Task to carry out
Repeat exactly the lines from the one containing "Continue the build123d" through the one containing "return made.outputs[0]", both lines included, please, without any other lines.

[START OF Dataset excerpts]

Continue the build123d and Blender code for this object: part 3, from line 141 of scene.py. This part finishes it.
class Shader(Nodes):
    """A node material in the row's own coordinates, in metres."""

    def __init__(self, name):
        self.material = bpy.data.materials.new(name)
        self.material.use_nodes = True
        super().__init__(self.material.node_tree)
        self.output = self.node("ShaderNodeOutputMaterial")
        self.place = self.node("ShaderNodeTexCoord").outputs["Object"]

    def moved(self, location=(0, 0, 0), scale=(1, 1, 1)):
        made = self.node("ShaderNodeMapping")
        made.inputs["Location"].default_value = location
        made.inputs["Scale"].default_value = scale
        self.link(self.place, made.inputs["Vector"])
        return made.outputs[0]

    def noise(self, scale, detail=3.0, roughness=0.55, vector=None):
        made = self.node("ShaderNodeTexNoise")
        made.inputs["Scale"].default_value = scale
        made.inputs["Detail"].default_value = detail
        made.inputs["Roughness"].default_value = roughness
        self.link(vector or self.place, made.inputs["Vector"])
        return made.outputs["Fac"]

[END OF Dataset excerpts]
[START OF Dataset excerpts]

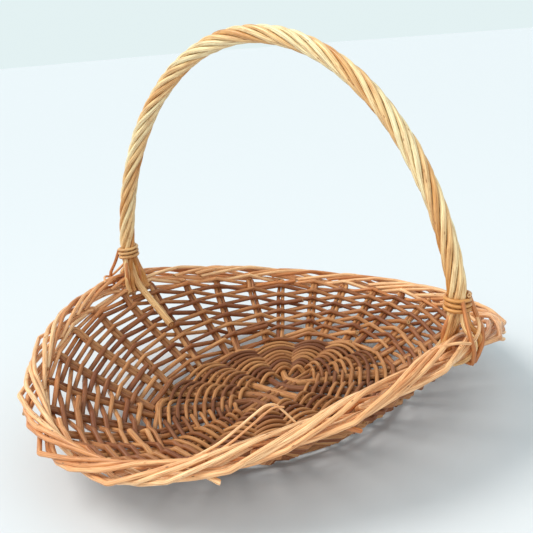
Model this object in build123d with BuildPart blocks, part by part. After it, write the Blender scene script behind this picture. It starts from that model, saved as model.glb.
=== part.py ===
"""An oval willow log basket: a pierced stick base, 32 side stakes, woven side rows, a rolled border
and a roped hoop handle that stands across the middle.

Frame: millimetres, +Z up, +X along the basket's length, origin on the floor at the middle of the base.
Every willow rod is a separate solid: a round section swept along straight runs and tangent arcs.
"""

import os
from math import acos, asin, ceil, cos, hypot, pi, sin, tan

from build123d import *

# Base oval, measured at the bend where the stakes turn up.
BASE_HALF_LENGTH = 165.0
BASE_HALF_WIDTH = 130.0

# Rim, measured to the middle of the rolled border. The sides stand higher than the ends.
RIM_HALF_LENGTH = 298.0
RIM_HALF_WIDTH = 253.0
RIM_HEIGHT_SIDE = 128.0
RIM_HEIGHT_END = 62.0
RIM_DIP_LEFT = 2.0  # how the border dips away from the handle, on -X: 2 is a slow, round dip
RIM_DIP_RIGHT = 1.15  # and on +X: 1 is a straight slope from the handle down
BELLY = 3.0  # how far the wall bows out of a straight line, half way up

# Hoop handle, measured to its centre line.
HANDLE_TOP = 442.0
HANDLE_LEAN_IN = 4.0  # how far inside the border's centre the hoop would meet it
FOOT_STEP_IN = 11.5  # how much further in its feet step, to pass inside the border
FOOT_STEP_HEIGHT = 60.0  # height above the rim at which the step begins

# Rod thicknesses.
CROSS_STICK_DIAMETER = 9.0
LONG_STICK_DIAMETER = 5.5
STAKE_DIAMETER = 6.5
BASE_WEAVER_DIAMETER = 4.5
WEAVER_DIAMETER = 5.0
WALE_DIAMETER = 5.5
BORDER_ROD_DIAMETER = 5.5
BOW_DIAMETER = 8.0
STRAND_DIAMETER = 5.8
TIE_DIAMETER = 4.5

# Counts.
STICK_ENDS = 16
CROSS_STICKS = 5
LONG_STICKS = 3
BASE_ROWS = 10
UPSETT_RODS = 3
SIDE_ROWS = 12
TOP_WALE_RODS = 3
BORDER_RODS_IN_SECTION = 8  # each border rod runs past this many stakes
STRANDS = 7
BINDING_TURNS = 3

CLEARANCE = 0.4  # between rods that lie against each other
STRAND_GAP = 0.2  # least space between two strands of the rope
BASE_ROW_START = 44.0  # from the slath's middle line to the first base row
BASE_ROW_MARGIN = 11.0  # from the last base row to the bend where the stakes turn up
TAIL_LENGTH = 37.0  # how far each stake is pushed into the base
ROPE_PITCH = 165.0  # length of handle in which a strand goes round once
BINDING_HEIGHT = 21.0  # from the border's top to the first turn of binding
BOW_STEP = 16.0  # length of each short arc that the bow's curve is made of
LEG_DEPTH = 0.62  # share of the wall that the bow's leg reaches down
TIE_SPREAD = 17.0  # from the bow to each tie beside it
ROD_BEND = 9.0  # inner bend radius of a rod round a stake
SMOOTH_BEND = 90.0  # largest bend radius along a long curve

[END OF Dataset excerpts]

In response
Continue the build123d and Blender code for this object: part 3, from line 141 of scene.py. This part finishes it.
class Shader(Nodes):
    """A node material in the row's own coordinates, in metres."""

    def __init__(self, name):
        self.material = bpy.data.materials.new(name)
        self.material.use_nodes = True
        super().__init__(self.material.node_tree)
        self.output = self.node("ShaderNodeOutputMaterial")
        self.place = self.node("ShaderNodeTexCoord").outputs["Object"]

    def moved(self, location=(0, 0, 0), scale=(1, 1, 1)):
        made = self.node("ShaderNodeMapping")
        made.inputs["Location"].default_value = location
        made.inputs["Scale"].default_value = scale
        self.link(self.place, made.inputs["Vector"])
        return made.outputs[0]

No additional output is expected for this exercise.